Caroline Wozniacki spent 67 weeks atop the rankings despite never winning a major. (Ahmad Yusni/EPA)
Caroline Wozniacki was wrong if she thought she wouldn't have to answer questions about her elite status now that she's relinquished the No. 1 ranking and slipped to No. 4. But now that she's not in the top spot, she seems more willing to respond to her detractors, even if that critic is the great Martina Navratilova.
Navratilova, who spent 332 weeks atop the rankings from 1978 to 1987, was openly critical of the WTA ranking system at a press conference at the Australian Open in January, a system that rewards the quantity of victories over the quality of victories. "Clearly nobody feels that Wozniacki is a true No. 1," Navratilova said, using Wozniacki’s record against top players as a reason why the Dane should never have been ranked No. 1. "She's No. 1 because that's how they set up the computer ranking."
It was a fair critique from Navratilova and one that was levied more against the WTA than Wozniacki herself. I'm not sure why Wozniacki is being asked about the comments now seeing as how she's no longer No. 1 and the "broken" ranking system seems to have righted itself. The WTA has a new No. 1 in Victoria Azarenka, who has a Grand Slam victory under her belt and happens to be dominating right now.
But just as Azarenka will constantly be asked about grunting and Ana Ivanovic will always be asked about slumping, Wozniacki will still get the Slam-less No. 1 questions. The difference now is that while Wozniacki used to sidestep the criticism (her answers essentially amounted to "People can say what they want. I'm just focusing on what I'm doing and I'm doing pretty well"), now she's hitting back.
"I would never say Martina was No. 1 when there was no one playing," Wozniacki told reporters in Dubai in response to Navratilova's comments, "or that she was the best when no one was playing. That would be disrespectful."
Wozniacki went on to call out the players-turned-commentators who have taken swipes at her, saying that while she respects their achievements, she can't respect their criticism because that's precisely what they're paid to do.
"I think I have to be honest, [I] lost a little bit of respect," Wozniacki said. "Because I respect what they have achieved. [Navratilova] won so many Grand Slams, her touch was unbelievable. Martina Hingis was unbelievable as well -- for me, my favorite player. I really respect what someone else [has done]. I know how hard it is to reach the top level of a sport like tennis.
"When I was No. 1, they needed to make a story so in the beginning when I was coming up, they were saying I was the next big thing. Then when I had been there for a while and it got boring ... then they said she hasn't won a Grand Slam -- because and because and because. Soon it will be if Victoria loses a match, 'How could she lose a match?'
"They always have to make comments, and that's what they get paid for. And they need to stir everything up."

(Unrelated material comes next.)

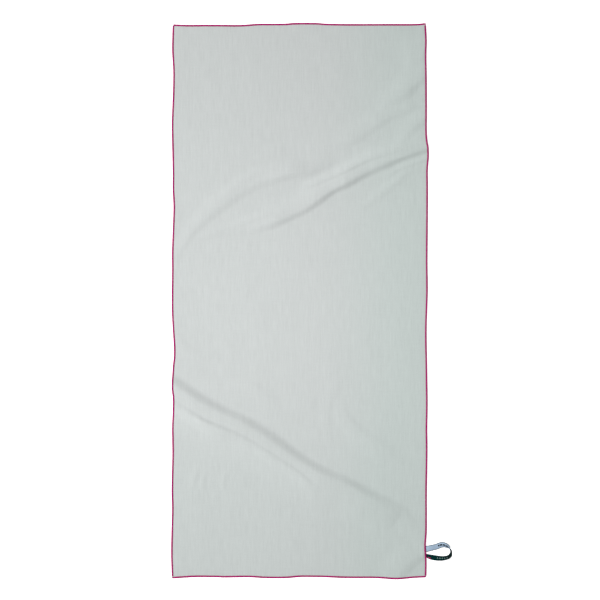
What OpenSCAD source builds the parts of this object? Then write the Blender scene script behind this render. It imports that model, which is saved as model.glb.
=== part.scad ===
// Quick dry travel towel.
//
// One sheet of thin microfibre cloth, serged on its four sides with a three-thread overlock,
// and a ribbon hanging loop whose two tails are caught in the right-hand side near the foot end.
// The towel lies flat, face up.  Origin: the centre of the underside.  +X runs to the right-hand
// side, +Y to the head end, +Z up out of the face.
//
// The cloth is limp and folds anywhere.  Its two halves are rigid here and turn about one fold
// line across the middle, so the sheet and the two long side seams are each cut at that line.

/* [Cloth] */
// Width of the towel over both side seams
towel_w = 550; // [400:10:800]
// Length of the towel over both end seams
towel_l = 1200; // [800:10:1600]
// Thickness of the cloth
cloth_t = 1; // [0.9:0.05:1.5]

/* [Overlock] */
// Width of the stitch, from the edge of the cloth to the needle line
stitch_w = 3.4; // [2.6:0.1:6]
// Thickness of the thread laid on one face of the cloth
thread_t = 0.35; // [0.2:0.05:0.4]

/* [Hanging loop] */
// Width of the woven ribbon
ribbon_w = 12.7; // [8:0.1:14]
// Thickness of the ribbon
ribbon_t = 0.35; // [0.25:0.05:0.4]
// Distance from the foot end to the middle of the loop
loop_from_foot = 55; // [45:1:300]
// How far each tail is caught inside the side seam
tail_caught = 8; // [6:0.5:20]

/* [Hidden] */
// Outer outline of the towel
side_x = towel_w / 2;
end_y = towel_l / 2;

// The stitches squeeze the rim of the cloth to half its thickness
rim_t = cloth_t / 2;
rim_mid = thread_t + rim_t / 2;
rim_top = thread_t + rim_t;
// The loopers meet on the cut edge, and each wraps its half of it this far in
edge_wrap = 0.4;
// The needle thread lies in a line just inside the loopers, a little thinner than they do
needle_w = 0.4;
needle_t = thread_t * 0.85;
looper_w = stitch_w - needle_w;
// More than the height of any of it
over_all = cloth_t + 2 * thread_t + 1;

// Gap between the two halves at the fold line
fold_gap = 0.3;

// The two ribbon tails: how far along the seam each lies from the middle of the loop, and the
// width that it is caught at, as a share of the ribbon's.  The lower one is caught pinched.
UPPER_TAIL = [7.4, 1];
LOWER_TAIL = [-6.1, 0.55];
// Room around a tail in the cloth and the seam
tail_room = 0.05;
tail_z = thread_t + ribbon_t / 2;
loop_y = loop_from_foot - end_y;

// Middle line of the free ribbon, point by point round the loop.  Each point is its distance out
// from the side seam, its distance along the seam from the middle of the loop, its height, the
// angle that the ribbon leans up from flat, and its width as a share of the ribbon's.
LOOP = [
    [ 0.3, UPPER_TAIL[0], tail_z, 0, UPPER_TAIL[1]],
    [10.0,   9.5,  2.0, 10, 1],
    [22.0,  13.2,  3.0, 18, 1],
    [33.0,  16.8,  3.5, 24, 1],
    [44.0,  14.2,  4.6, 32, 1],
    [50.5,   8.0,  6.6, 46, 1],
    [53.4,   0.5,  9.8, 60, 1],
    [52.0,  -7.0, 13.0, 54, 1],
    [45.0, -11.6, 14.4, 40, 1],
    [32.0, -13.0, 12.6, 32, 1],
    [19.0, -11.6,  8.6, 26, 0.96],
    [ 8.0,  -9.0,  3.8, 15, 0.78],
    [ 0.3, LOWER_TAIL[0], tail_z, 0, LOWER_TAIL[1]]
];
// Cross-sections between one of those points and the next
steps = 5;

RUNS = [
    "head_end", "foot_end",
    "left_side_head", "left_side_foot", "right_side_head", "right_side_foot"
];
THREADS = ["needle_thread", "upper_looper_thread", "lower_looper_thread"];

// ---- Building blocks ----

// A flat slab of the towel's outline, with its sides moved in by `inset`
module sheet(inset, bottom, top) {
    translate([inset - side_x, inset - end_y, bottom])
        cube([towel_w - 2 * inset, towel_l - 2 * inset, top - bottom]);
}

// A frame along the rim, from `outer` to `inner` in from the edge
module rim_band(outer, inner, bottom, top) {
    difference() {
        sheet(outer, bottom, top);
        sheet(inner, bottom - 1, top + 1);
    }
}

// What lies on one side of the fold line: side 1 is the head end, -1 the foot end
module half(side) {
    intersection() {
        children();
        translate([-towel_w, side > 0 ? fold_gap / 2 : -towel_l - fold_gap / 2, -1])
            cube([2 * towel_w, towel_l, over_all + 1]);
    }
}

// What lies in the stretch of rim that one run of stitches covers, mitred at the corners
module run_only(run) {
    deep = 2 * stitch_w;
    across = side_x - deep;
    along = end_y - deep;
    at_end = run == "head_end" || run == "foot_end";
    outline = at_end
        ? [[-side_x, end_y], [side_x, end_y], [across, along], [-across, along]]
        : [[-side_x, end_y], [-across, along], [-across, fold_gap / 2], [-side_x, fold_gap / 2]];
    on_right = run == "right_side_head" || run == "right_side_foot";
    on_foot = run == "foot_end" || run == "left_side_foot" || run == "right_side_foot";
    intersection() {
        children();
        mirror([on_right ? 1 : 0, 0, 0])
            mirror([0, on_foot ? 1 : 0, 0])
                translate([0, 0, -1])
                    linear_extrude(over_all + 1)
                        polygon(outline);
    }
}

// One box for each ribbon tail, `reach` in from the edge and `past` out of it
module at_tails(reach, past, bottom, top, room = 0) {
    for (tail = [UPPER_TAIL, LOWER_TAIL])
        let (width = ribbon_w * tail[1] + 2 * room)
            translate([side_x - reach, loop_y + tail[0] - width / 2, bottom])
                cube([reach + past, width, top - bottom]);
}

// ---- Cloth ----

// The rim is squeezed thin between the threads, the cloth is full thickness inside it, and it
// rides up over the ribbon tails
module whole_cloth() {
    difference() {
        union() {
            sheet(stitch_w, 0, cloth_t);
            rim_band(edge_wrap, stitch_w + 1, thread_t, rim_top);
        }
        at_tails(tail_caught + tail_room, 1, -1, thread_t + ribbon_t, tail_room);
    }
}

module cloth_head_half() {
    color("#ccd2d1") half(1) whole_cloth();
}

module cloth_foot_half() {
    color("#ccd2d1") half(-1) whole_cloth();
}

// ---- Overlock threads ----

// The needle thread: a row on the face, and a row of its loops on the back
module needle_thread() {
    rim_band(looper_w, stitch_w, rim_top, rim_top + needle_t);
    rim_band(looper_w, stitch_w, thread_t - needle_t, thread_t);
}

// The upper looper covers the face of the rim and the upper half of the cut edge
module upper_looper_thread() {
    rim_band(0, looper_w, rim_top, rim_top + thread_t);
    rim_band(0, edge_wrap, rim_mid, rim_top);
}

// The lower looper covers the back of the rim and the lower half of the cut edge
module lower_looper_thread() {
    rim_band(0, looper_w, 0, thread_t);
    rim_band(0, edge_wrap, thread_t, rim_mid);
}

// One thread of one run, with a slot in the edge where each ribbon tail comes out
module overlock_thread(run, thread) {
    color("#b04e80") run_only(run) difference() {
        union() {
            if (thread == "needle_thread") needle_thread();
            if (thread == "upper_looper_thread") upper_looper_thread();
            if (thread == "lower_looper_thread") lower_looper_thread();
        }
        at_tails(2 * edge_wrap, 1, thread_t, thread_t + ribbon_t, tail_room);
    }
}

// ---- Hanging loop ----

// The two ends of the ribbon, flat under the rim of the cloth
module hang_loop_tails() {
    color("#123636") at_tails(tail_caught, 0, thread_t, thread_t + ribbon_t);
}

// Point t of the way from b to c on a smooth curve through a, b, c and d
function through(a, b, c, d, t) =
    0.5 * (2 * b + (c - a) * t + (2 * a - 5 * b + 4 * c - d) * t * t
        + (3 * b - 3 * c + d - a) * t * t * t);

// A point before the first one, placed so that the ribbon leaves square to the seam
function square_start(p, next) = [2 * p[0] - next[0], next[1], next[2], next[3], next[4]];

function unit(v) = v / norm(v);

// The smooth middle line, with its lean and width, as a list of stations
function stations(points) =
    let (
        last = len(points) - 1,
        line = concat(
            [square_start(points[0], points[1])],
            points,
            [square_start(points[last], points[last - 1])]
        )
    )
    concat(
        [for (i = [1 : last], j = [0 : steps - 1])
            through(line[i - 1], line[i], line[i + 1], line[i + 2], j / steps)],
        [points[last]]
    );

// The four corners of the ribbon's cross-section at one station, going the way `ahead`
function corners(station, ahead) =
    let (
        middle = [station[0], station[1], station[2]],
        leaning = [0, cos(station[3]), sin(station[3])],
        across = unit(leaning - (leaning * ahead) * ahead),
        side = across * ribbon_w * station[4] / 2,
        up = cross(ahead, across) * ribbon_t / 2
    )
    [middle - side - up, middle + side - up, middle + side + up, middle - side + up];

module hang_loop_ribbon() {
    line = stations(LOOP);
    count = len(line);
    place = [for (s = line) [s[0], s[1], s[2]]];
    ahead = [for (i = [0 : count - 1])
        i == 0 ? [1, 0, 0] : i == count - 1 ? [-1, 0, 0] : unit(place[i + 1] - place[i - 1])];
    points = [for (i = [0 : count - 1]) each corners(line[i], ahead[i])];
    walls = [for (i = [0 : count - 2], k = [0 : 3])
        let (a = 4 * i + k, b = 4 * i + (k + 1) % 4)
        each [[a, a + 4, b], [b, a + 4, b + 4]]];
    last = 4 * (count - 1);
    ends = [[0, 1, 2], [0, 2, 3], [last, last + 2, last + 1], [last, last + 3, last + 2]];
    color("#123636")
        translate([side_x, loop_y, 0])
            polyhedron(points, concat(walls, ends));
}

// ---- Nodes ----

cloth_head_half();
cloth_foot_half();
for (run = RUNS, thread = THREADS)
    overlock_thread(run, thread);
hang_loop_ribbon();
hang_loop_tails();
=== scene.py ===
# %% [markdown]
# # A quick dry travel towel, laid out flat
# The towel is one thin sheet of grey microfibre.  A machine has overlocked its four sides with
# magenta thread, and a woven ribbon makes a hanging loop in the right-hand seam near the foot
# end.  The CAD frame gives the real size and place of each piece.  Here every plain solid is
# replaced by the real thing: rumpled cloth, sewn threads and a twisted ribbon.

import bpy
import numpy as np
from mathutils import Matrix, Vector


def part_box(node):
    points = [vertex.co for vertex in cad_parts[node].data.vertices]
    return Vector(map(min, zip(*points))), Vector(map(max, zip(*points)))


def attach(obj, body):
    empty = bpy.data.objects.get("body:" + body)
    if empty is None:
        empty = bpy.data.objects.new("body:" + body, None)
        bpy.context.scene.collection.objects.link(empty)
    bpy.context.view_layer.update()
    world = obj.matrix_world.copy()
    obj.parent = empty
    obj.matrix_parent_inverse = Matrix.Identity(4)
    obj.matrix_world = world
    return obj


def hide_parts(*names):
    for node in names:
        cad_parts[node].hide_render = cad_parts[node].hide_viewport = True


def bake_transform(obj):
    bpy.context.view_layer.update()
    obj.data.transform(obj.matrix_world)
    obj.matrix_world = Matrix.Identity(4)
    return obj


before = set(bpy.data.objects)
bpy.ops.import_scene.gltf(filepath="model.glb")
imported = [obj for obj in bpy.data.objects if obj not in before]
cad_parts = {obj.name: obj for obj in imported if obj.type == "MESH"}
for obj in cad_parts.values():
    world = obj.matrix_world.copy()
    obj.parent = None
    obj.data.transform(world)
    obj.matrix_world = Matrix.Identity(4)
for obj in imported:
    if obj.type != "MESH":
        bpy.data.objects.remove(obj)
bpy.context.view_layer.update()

# %% [markdown]
# ## Measures
# The work is done in millimetres, as a sewing room does it, and each finished mesh is turned to
# metres.  The outline over the seams, the cloth's own edge and the place of the ribbon's ends
# come from the boxes of the CAD solids.  The thin things are set by what such a towel is made of:
# cloth a millimetre thick, which the stitches squeeze to half of that, and half-inch ribbon.

# %% Measures from the CAD boxes
MM = 0.001


def node_box(name):
    """The lowest and highest corner of a CAD node, in millimetres."""
    low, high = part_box(name)
    return np.array(low) / MM, np.array(high) / MM


side_thread_high = node_box("right_side_head_upper_looper_thread")[1]
end_thread_high = node_box("head_end_upper_looper_thread")[1]
cloth_high = node_box("cloth_head_half")[1]
tails_low = node_box("hang_loop_tails")[0]
HALF_WIDTH, HALF_LENGTH = side_thread_high[0], end_thread_high[1]
RIM_IN = HALF_WIDTH - cloth_high[0]
CLOTH_THICK = 1.0
RIM_LOW, RIM_THICK = 0.35, 0.5
RIBBON_WIDTH, RIBBON_THICK = 12.7, 0.35
print(f"half width {HALF_WIDTH:.1f}, half length {HALF_LENGTH:.1f}, cloth edge {RIM_IN:.2f} in")

# %% [markdown]
# ## Camera
# The towel is seen from straight above, from high up, so a long lens keeps its sides parallel.
# The camera stands over the middle of the cloth and its up direction is the head end.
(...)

Wozniacki is right that commentators are paid to make comments, and yes, there are some who are irrationally insensitive when it comes to recognizing that the modern women's game bears no resemblance to the game they played in the 1970s and 1980s. But commentators are, on the most basic level, charged with selling the sport and increasing viewership. So the idea that they "stir everything up" and tear Wozniacki down because it makes for good TV just doesn't fly.